Die afrikanische Landschaft, aber auch Gegenden in Asien und der arabischen Halbinsel werden weiter mit den zerfallenden Überbleibseln westlichen Übereifers verunstaltet. Ganze Fabriken, Strassen, Pumpstationen, Druckereien rotten nie wirklich geliebt, aber stets vernachlässigt vor sich hin.
Dass die große Weltpolitik Hilfe vielfach nur als Mittel zum Zweck und nach Sympathie verteilt, hilft nicht. Freilich gilt die ganz radikale Lösung, die zu Entwickelnden direkt nach Europa mitzunehmen, damit sie endlich ordentlich versorgt sind, seit der Flüchtlingskrise als zu gewagt.

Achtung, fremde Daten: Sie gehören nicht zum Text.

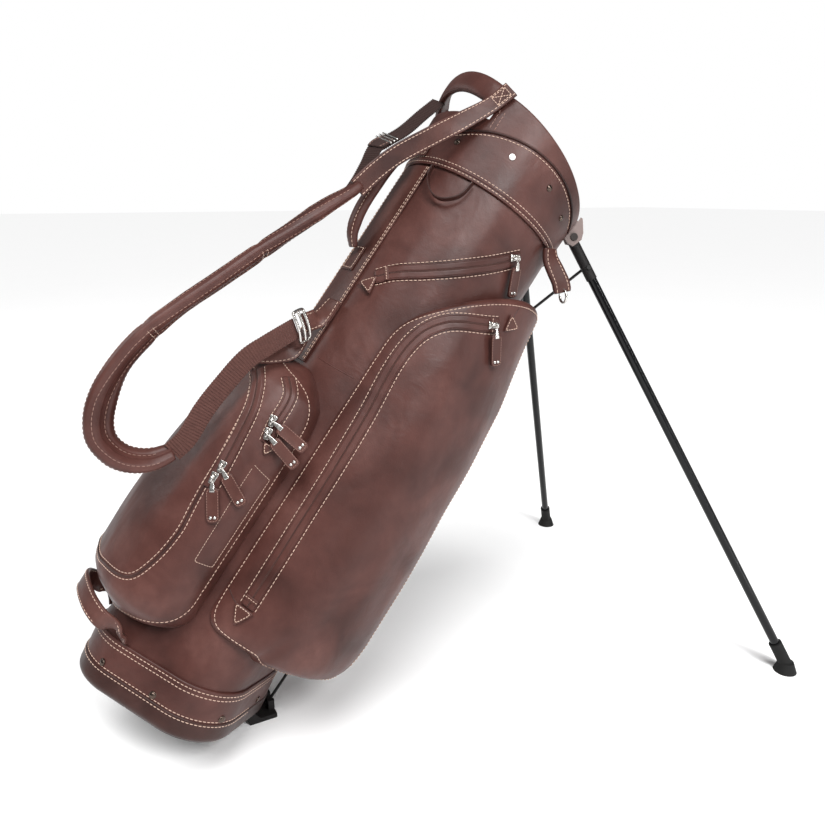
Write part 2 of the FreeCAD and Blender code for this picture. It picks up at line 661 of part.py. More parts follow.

Keine noch so gute gemachte Kampagne kann aber darüber hinwegtäuschen, dass Afrika und andere Entwicklungsländer sich vor allem selbst helfen müssen. Die Europäer haben eben außer bunt bedruckten Zettelchen, die sie „Geld“ nennen und der einen oder anderen Beschäftigungstherapie für Ruheständler (Senior Expert Service aus Bonn) und teenage“volontourists“ nichts wirklich Neues anzubieten.
Heute überfrachtet man Zahlungen oder Kredite an die Dritte Welt gerne mit zusätzlichen Hoffnungen: Nicht nur, dass die Elenden sich selber helfen mögen, sondern dass sie auch da bleiben sollen, wo sie sind.
Die Mär von der „Beseitigung der Fluchtgründe“ macht die Runde. Aber irgendwie will das garstige, lästige weltweite Elend einfach nicht aus den immer wieder über die Mattscheibe flimmernden Bildern verschwinden.
Emil Kohleofen ist freier Publizist.